## START Data listing

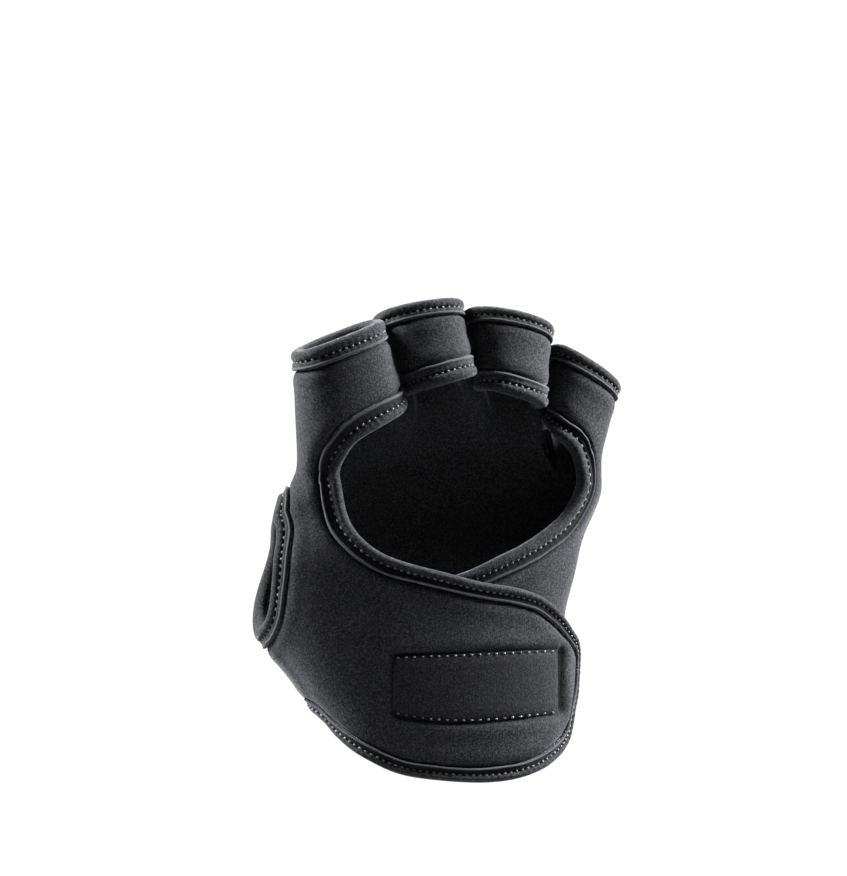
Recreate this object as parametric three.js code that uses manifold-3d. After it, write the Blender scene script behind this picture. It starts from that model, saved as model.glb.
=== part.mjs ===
// Neoprene training glove for a right hand, open on the back, closed by a wrist flap.
// Millimetres. +Z runs from the wrist to the fingers, -Y is the back of the hand, -X the thumb side.
// The origin is the middle of the wrist opening. Nothing fills the glove: it keeps the form of the hand that wore it.
//
// Every piece of cloth is cut flat and laid on one form. The form is a function of an angle round the hand and a
// level up the hand: below the knuckles it is a stack of hand sections, above them it is four finger tubes.
import * as THREE from 'three';
import { mergeVertices } from 'three/addons/utils/BufferGeometryUtils.js';
import Module from 'manifold-3d';

const wasm = await Module();
wasm.setup();

// ---------------------------------------------------------------- driving sizes
const SHEET = 2.8; // neoprene with its two knit faces
const PROUD = 0.6; // how far an edge binding stands over the neoprene, each side
const GAP = 0.3; // between pieces
const FLAP_LIFT = 4.4; // the outer wrist flap lies this far outside the inner one
const TURN = 13; // the hand is turned this much round +Z, thumb side towards the front
const KNUCKLE = 97; // level where the finger tubes start to show in the form
const LOOP_LOW = 118; // level of a finger loop's lower edge
const LOOP_TOP = 144; // level of a finger loop's upper edge
const SQUARE = 0.14; // how much fuller than an ellipse a section is at its corners

// Sections of the hand form, outside of the cloth.
const SECTIONS = [
  // level, thumb-side x, outer-side x, y at those two, half depth to the back, to the palm
  { z: -6, xl: -35.5, xr: 35.2, yl: -4, yr: 3, back: 22.0, palm: 21 },
  { z: 8, xl: -35.5, xr: 35.4, yl: -4, yr: 4, back: 21.8, palm: 21 },
  { z: 20, xl: -39.3, xr: 36.8, yl: -4, yr: 5, back: 21.5, palm: 22 },
  { z: 31, xl: -46.8, xr: 37.8, yl: -3, yr: 6, back: 21.2, palm: 24 },
  { z: 41, xl: -54.7, xr: 38.2, yl: -1, yr: 7, back: 21.0, palm: 25 },
  { z: 50, xl: -59.0, xr: 38.4, yl: 0, yr: 8, back: 20.6, palm: 25 },
  { z: 62, xl: -59.6, xr: 41.2, yl: -1, yr: 9, back: 20.2, palm: 23 },
  { z: 74, xl: -56.4, xr: 44.2, yl: -4, yr: 10, back: 20.0, palm: 20 },
  { z: 84, xl: -50.4, xr: 48.7, yl: -7, yr: 11.5, back: 19.6, palm: 17 },
  { z: 92, xl: -45.4, xr: 50.4, yl: -9, yr: 12, back: 19.2, palm: 15 },
  { z: 100, xl: -44.2, xr: 50.2, yl: -9, yr: 12, back: 18.6, palm: 14 },
  { z: 118, xl: -44.6, xr: 53.0, yl: -9, yr: 13, back: 17.6, palm: 13 },
];
// Soft pads and hollows of the hand form: angle and level of the middle, their spreads, height.
const PADS = [
  { name: 'thumb_base', a: -142, z: 52, da: 24, dz: 20, h: 5.0 },
  { name: 'heel', a: -218, z: 40, da: 26, dz: 22, h: 3.0 },
  { name: 'palm_hollow', a: -184, z: 72, da: 22, dz: 20, h: -3.5 },
  { name: 'wrist_crease', a: -180, z: 14, da: 60, dz: 9, h: -1.0 },
];
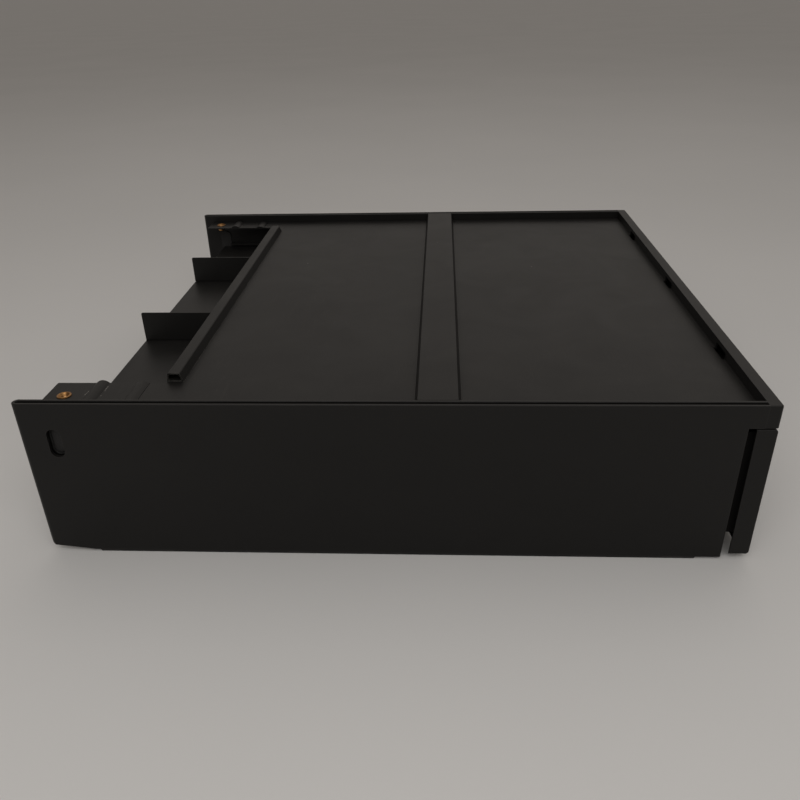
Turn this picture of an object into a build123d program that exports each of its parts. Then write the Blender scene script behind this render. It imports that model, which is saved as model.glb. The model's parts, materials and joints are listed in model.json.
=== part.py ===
from build123d import *
import os

# Desktop file sorter in formed sheet steel.
# A low housing is open at its sorter end (-X), where a tray with upright dividers slides out,
# and holds a drawer at its drawer end (+X). Millimetres, +Z up, origin at the centre of the
# footprint on the desk. "Left" is -Y and "right" is +Y, as seen from the drawer end.

# ---------------------------------------------------------------- driving dimensions
length = 454.4            # overall, X
width = 432.0             # overall, Y
side_height = 110.0       # side panels, without the foot strips
foot_proud = 2.0          # foot strips below the side panels

skin = 2.0                # sheet of the double-skinned side panels
skin_gap = 2.6            # open groove between the two skins
sheet = 1.2               # sheet of top, rails and drawer front
thin_sheet = 1.0          # sheet of drawer, tray and base

recess = 7.2              # top panel below the rim
band_height = 15.0        # end rail, seen from the drawer end
rail_width = 8.0          # end rail, seen from above
top_setback = 81.2        # sorter end to the top panel's edge
left_strip = 42.2         # side face to the left corner bracket's inner edge
right_strip = 29.2        # side face to the right corner bracket's inner edge
bracket_setback = 9.6     # sorter end to the corner brackets
bracket_length = 60.8     # corner brackets, along X

stiffener_place = 257.2   # sorter end to the stiffener's centre line
stiffener_width = 24.4    # top of the stiffener
stiffener_slope = 2.0     # each sloped side, in plan

front_depth = 12.4        # drawer front, X
front_gap = 5.0           # side panel to drawer front
front_top_gap = 0.8       # drawer front to end rail
front_drop = 2.4          # drawer front's lower edge above the side panel's

tray_setback = 19.0       # sorter end to the tray's edge
tray_length = 312.0
tray_level = 76.5         # tray's floor above the side panels' lower edge
divider_places = (168.7, 309.2)    # left side face to each divider's face

drawer_setback = 25.0     # sorter end to the drawer's back
drawer_level = 16.0       # underside of the drawer above the desk
drawer_height = 56.0
rail_space = 12.5         # inner skin to drawer side, each side
drawer_travel = 300.0
tray_travel = 200.0

screw_d = 4.0
nut_bore = 4.2            # threaded bore of an M5 rivet nut, at its crests
nut_flange_d = 9.2

fit_gap = 0.1             # sliding faces and pressed-in pieces
run_gap = 0.6             # tray's edge to its runner, each side
pass_gap = 1.2            # what passes under or between larger pieces

# ---------------------------------------------------------------- derived places
x_sorter = -length / 2
x_drawer = length / 2
y_face = width / 2                        # outer face of a side panel
wall = 2 * skin + skin_gap                # whole side panel
y_inner = y_face - wall                   # inner face of a side panel
y_web = y_inner - sheet                   # inner face of a channel's web on that wall
z_side = foot_proud
z_top = foot_proud + side_height
z_panel = z_top - recess                  # upper face of the recessed top
z_band = z_top - band_height
x_rail = x_drawer - rail_width            # inner face of the end rail
x_front = x_drawer - front_depth          # back of the drawer front
x_side_end = x_front - front_gap          # side panels end here below the band
x_top = x_sorter + top_setback
x_bracket = x_sorter + bracket_setback
x_bracket_end = x_bracket + bracket_length
x_stiffener = x_sorter + stiffener_place
z_tray = z_side + tray_level
z_divider = z_panel - sheet - pass_gap    # dividers pass under the top panel
x_tray = x_sorter + tray_setback
y_drawer = y_inner - rail_space           # outer face of the drawer's sides
x_drawer_back = x_sorter + drawer_setback
x_inner_front = x_front - sheet

LEFT, RIGHT = -1, 1
y_strip = {LEFT: y_face - left_strip, RIGHT: y_face - right_strip}     # brackets' inner edges


def block(x0, x1, y0, y1, z0, z1):
    """A box between two opposite corners, in any order."""
    size = (abs(x1 - x0), abs(y1 - y0), abs(z1 - z0))
    middle = ((x0 + x1) / 2, (y0 + y1) / 2, (z0 + z1) / 2)
    return Pos(*middle) * Box(*size)


def to_side(shape, side):
    """Sub-parts are drawn on the left (-Y); the right one is the mirror image."""
    return mirror(shape, about=Plane.XZ) if side == RIGHT else shape


def both_sides(shape):
    return Compound(children=[s for one in (shape, to_side(shape, RIGHT)) for s in one.solids()])


def profile_xz(points, y0, y1):
    """A closed outline in X and Z, pushed from y0 to y1."""
    face = make_face(Polyline(*[(x, 0, z) for x, z in points], close=True))
    return extrude(Pos(0, y0, 0) * face, amount=y1 - y0, dir=(0, 1, 0))


def rod(centre, radius, span, axis="Z"):
    """A cylinder that starts at centre and runs along +axis."""
    turn = {"X": (0, 90, 0), "Y": (-90, 0, 0), "Z": (0, 0, 0)}[axis]
    start = Align.CENTER, Align.CENTER, Align.MIN
    return Pos(*centre) * Rot(*turn) * Cylinder(radius, span, align=start)


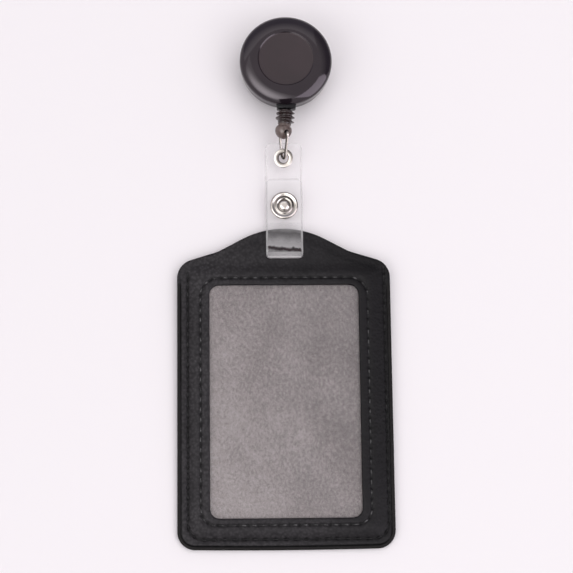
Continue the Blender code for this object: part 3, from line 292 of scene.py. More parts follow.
def makeCard(name, turn, rise, size, strength, shadedFrom, stops):
    # A card that only mirrors see, 1 m off: its glow is shaded from its middle, or from its foot.
    finish = Finish(name, Base_Color=(0.0, 0.0, 0.0), Roughness=1.0, Specular_IOR_Level=0.0,
                    Emission_Strength=strength)
    card = stagedSheet(name, *size, finish)
    card.location = Vector((math.cos(turn * deg) * math.cos(rise * deg),
                            math.sin(turn * deg) * math.cos(rise * deg), math.sin(rise * deg)))
    card.rotation_euler = (-card.location).to_track_quat("-Z", "Y").to_euler()
    for ray in ("camera", "diffuse", "transmission", "volume_scatter", "shadow"):
        setattr(card, "visible_" + ray, False)
    here = finish.place((2 / size[0], 2 / size[1], 1.0))
    if shadedFrom == "middle":
        away = finish.node("ShaderNodeVectorMath", {"operation": "LENGTH"}, {0: here})[1]
    else:
        away = finish.node("ShaderNodeSeparateXYZ", None, {"Vector": here})[1] * 0.5 + 0.5
    finish.use("Emission Color", finish.ramp(away, stops))


def makeRoom():
    # The camera, mirrors and clear pieces see a plain pale room, and the rest gets its soft fill.
    world = bpy.data.worlds.new("room")
    world.use_nodes = True
    room = Nodes(world.node_tree)
    ray = {value.socket.name: value for value in room.node("ShaderNodeLightPath")}
    seen = ray["Is Camera Ray"].maths("MAXIMUM", ray["Is Transmission Ray"])
    seen = seen.maths("MAXIMUM", ray["Is Glossy Ray"])
    fill = studio["roomFill"]
    back = room.tree.nodes["Background"]
    room.feed(back.inputs["Color"], studio["roomColour"])
    room.feed(back.inputs["Strength"], seen * (1.0 - fill) + fill)
    bpy.context.scene.world = world


makeCamera()
makeTable()
makeRoom()
for lamp in studio["lamps"]:
    makeLamp(*lamp)
for card in studio["cards"]:
    makeCard(*card)
bpy.context.scene.view_settings.view_transform = "Standard"
print("camera, table and lights")


# Meshes: each piece is drawn in its own frame, in millimetres, and then put in its place

sharpAngle = 45.0       # degrees between two faces from which their edge stays sharp


def newPiece(name, bm, finish, place=None, smooth=sharpAngle):
    if place is not None:
        bmesh.ops.transform(bm, matrix=place, verts=bm.verts)
    bmesh.ops.scale(bm, vec=(mm, mm, mm), verts=bm.verts)
    mesh = bpy.data.meshes.new(name)
    bm.to_mesh(mesh)
    bm.free()
    piece = bpy.data.objects.new(name, mesh)
    bpy.context.scene.collection.objects.link(piece)
    mesh.materials.append(finishes[finish].material)
    mesh.shade_smooth()
    mesh.set_sharp_from_angle(angle=smooth * deg)
    return piece


def seated(piece, node, body=None):
    # The piece stands for a solid of the model, whose own mesh is hidden. It rides on a body when
    # one is
    #  given.
    if body:
        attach(piece, body)
    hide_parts(node)


def moved(piece, place):
    # Takes a mesh that is already in metres to its place.
    piece.data.transform(at(*(place.translation * mm)) @ place.to_3x3().to_4x4())


def filleted(corners, closed=True, step=12.0):
    # Corners (x, y, radius) as a line whose corners are arcs.
    line = []
    count = len(corners)
    for index, (x, y, radius) in enumerate(corners):
        corner = Vector((x, y))
        if radius == 0 or (not closed and index in (0, count - 1)):
            line.append((x, y))
            continue
        back = (Vector(corners[index - 1][:2]) - corner).normalized()
        ahead = (Vector(corners[(index + 1) % count][:2]) - corner).normalized()
        half = back.angle(ahead) / 2
        start = corner + back * (radius / math.tan(half))
        centre = corner + (back + ahead).normalized() * (radius / math.sin(half))
        sweep = math.pi - 2 * half
        if back.x * ahead.y - back.y * ahead.x > 0:
            sweep = -sweep
        steps = max(2, math.ceil(abs(sweep) / (step * deg)))
        for i in range(steps + 1):
            line.append(tuple(centre + Matrix.Rotation(sweep * i / steps, 2) @ (start - centre)))
    return line


def loft(bm, rings, capped):
    # Joins rings of points with quads; caps are fans to their middle.
    rows = [[bm.verts.new(p) for p in ring] for ring in rings]
    for low, high in zip(rows, rows[1:]):
        for i in range(len(low)):
            bm.faces.new((low[i - 1], low[i], high[i], high[i - 1]))
    for row, turn in ((rows[0], -1), (rows[-1], 1)) if capped else ():
        middle = bm.verts.new(sum((v.co for v in row), Vector()) / len(row))
        for i in range(len(row)):
            pair = (row[i - 1], row[i]) if turn > 0 else (row[i], row[i - 1])
            bm.faces.new((*pair, middle))


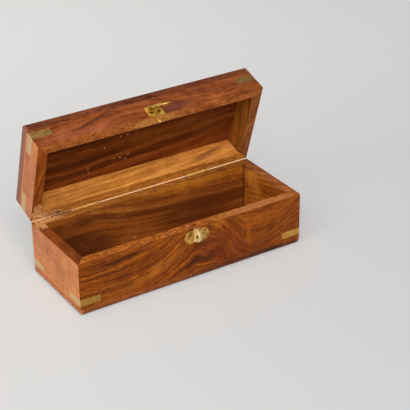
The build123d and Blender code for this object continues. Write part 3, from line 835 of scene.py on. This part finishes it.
lamps = {
    "key": {"place": (-4.2, -1.2, 3.7), "size": 3.0, "power": 90.0, "colour": "ffffff"},
    "front": {"place": (-1.7, -3.8, 4.2), "size": 3.4, "power": 238.0, "colour": "ffffff"},
    "top": {"place": (-0.4, 0.3, 5.4), "size": 4.0, "power": 56.0, "colour": "ffffff"},
}
aimAt = (0, 0, 0.06)
for name, lamp in lamps.items():
    light = bpy.data.lights.new(name, "AREA")
    light.shape = "SQUARE"
    light.size = lamp["size"]
    light.energy = lamp["power"]
    light.color = tone(lamp["colour"])[:3]
    holder = bpy.data.objects.new(name, light)
    holder.location = lamp["place"]
    aim = Vector(aimAt) - Vector(lamp["place"])
    holder.rotation_euler = aim.to_track_quat("-Z", "Y").to_euler()
    bpy.context.scene.collection.objects.link(holder)

backdrop = {"colour": "d9d9d9", "lit": 0.42, "overhead": 0.5, "dimsFrom": 0.15, "dimsOver": 0.75}
world = bpy.data.worlds.new("studio")
world.use_nodes = True
bpy.context.scene.world = world
sky = Nodes(world.node_tree)
height = sky.split(sky.node("ShaderNodeTexCoord", output="Generated"))[2]
dimmed = ((height - backdrop["dimsFrom"]) / backdrop["dimsOver"]).held() * (1 - backdrop["overhead"])
strength = (backdrop["lit"] + seenRay(sky) * (1 - backdrop["lit"])) * (1 - dimmed)
shine = sky.node("ShaderNodeBackground", {}, {"Color": tone(backdrop["colour"]), "Strength": strength})
sky.node("ShaderNodeOutputWorld", {}, {"Surface": shine})

lens = {"place": (-0.60608, -1.02674, 0.70368), "azimuth": -32.317, "elevation": 28.377, "roll": -0.626,
        "length": 119.76, "sensor": 36.0}
az, el, roll = (math.radians(lens[key]) for key in ("azimuth", "elevation", "roll"))
back = Vector((math.sin(az) * math.cos(el), -math.cos(az) * math.cos(el), math.sin(el)))
right = Vector((math.cos(az), math.sin(az), 0.0))
up = back.cross(right)
axes = (right * math.cos(roll) + up * math.sin(roll), up * math.cos(roll) - right * math.sin(roll), back)
view = bpy.data.cameras.new("view")
view.lens = lens["length"]
view.sensor_width = lens["sensor"]
camera = bpy.data.objects.new("view", view)
camera.matrix_world = Matrix.Translation(lens["place"]) @ Matrix(axes).transposed().to_4x4()
bpy.context.scene.collection.objects.link(camera)
bpy.context.scene.camera = camera
bpy.context.scene.view_settings.view_transform = "Standard"
print("stage set")

bpy.context.view_layer.update()
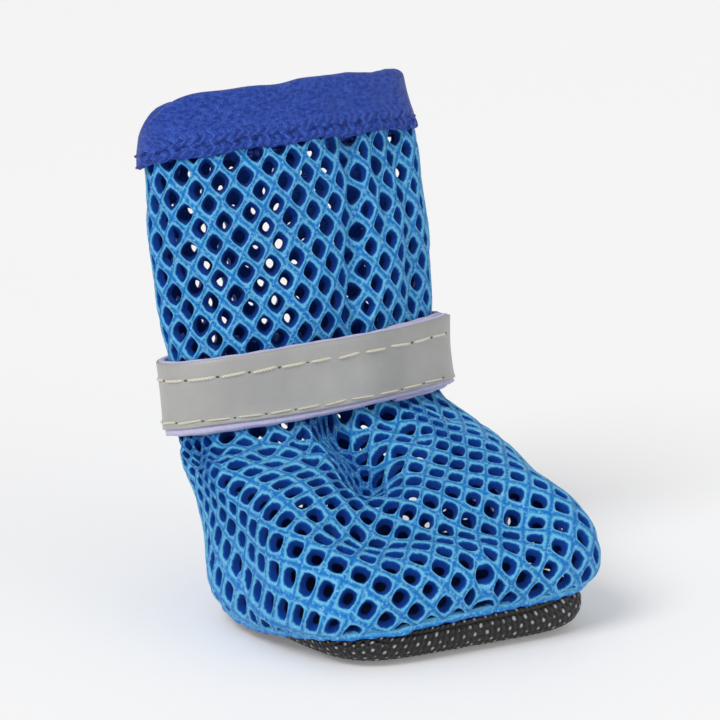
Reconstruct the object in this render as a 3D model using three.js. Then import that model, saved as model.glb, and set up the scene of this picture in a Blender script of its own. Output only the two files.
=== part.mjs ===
// A small dog boot of open mesh, as a three.js scene graph in millimetres, +Z up. The toe points along +X
// and the boot's own left is +Y. The origin is on the ground, under the middle of the sole. Each piece is
// one closed solid: the outsole, the hollow mesh upper, the ribbon that binds its collar, the hook-and-
// loop strap that closes it, and the reflective tape sewn on that strap.
import * as THREE from "three";

// ---- Driving sizes ----
const WALL = 1.8; // thickness of the spacer mesh
const GAP = 0.3; // clearance between pieces that touch
const SOLE_HALF_LENGTH = 25.9;
const SOLE_HALF_WIDTH = 24.6;
const SOLE_TOE_POWER = 5.4; // the outline's front half: 2 is an ellipse, and more is squarer
const SOLE_HEEL_POWER = 2.6;
const SOLE_THICK = 2.0;
const RIBBON = 0.8; // thickness of the collar's ribbon
const BINDING_WIDTH = 10; // what shows of the ribbon below the rim, on each side of the mesh
const STRAP_WIDTH = 13.0;
const BACKING = 1.0; // thickness of the hook-and-loop tape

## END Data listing

◆ **What this task involves**
Among the entries above, identify all lines with "model" and copy them.

◆ **Result of the exercise**
Recreate this object as parametric three.js code that uses manifold-3d. After it, write the Blender scene script behind this picture. It starts from that model, saved as model.glb.
Turn this picture of an object into a build123d program that exports each of its parts. Then write the Blender scene script behind this render. It imports that model, which is saved as model.glb. The model's parts, materials and joints are listed in model.json.
    # The piece stands for a solid of the model, whose own mesh is hidden. It rides on a body when
Reconstruct the object in this render as a 3D model using three.js. Then import that model, saved as model.glb, and set up the scene of this picture in a Blender script of its own. Output only the two files.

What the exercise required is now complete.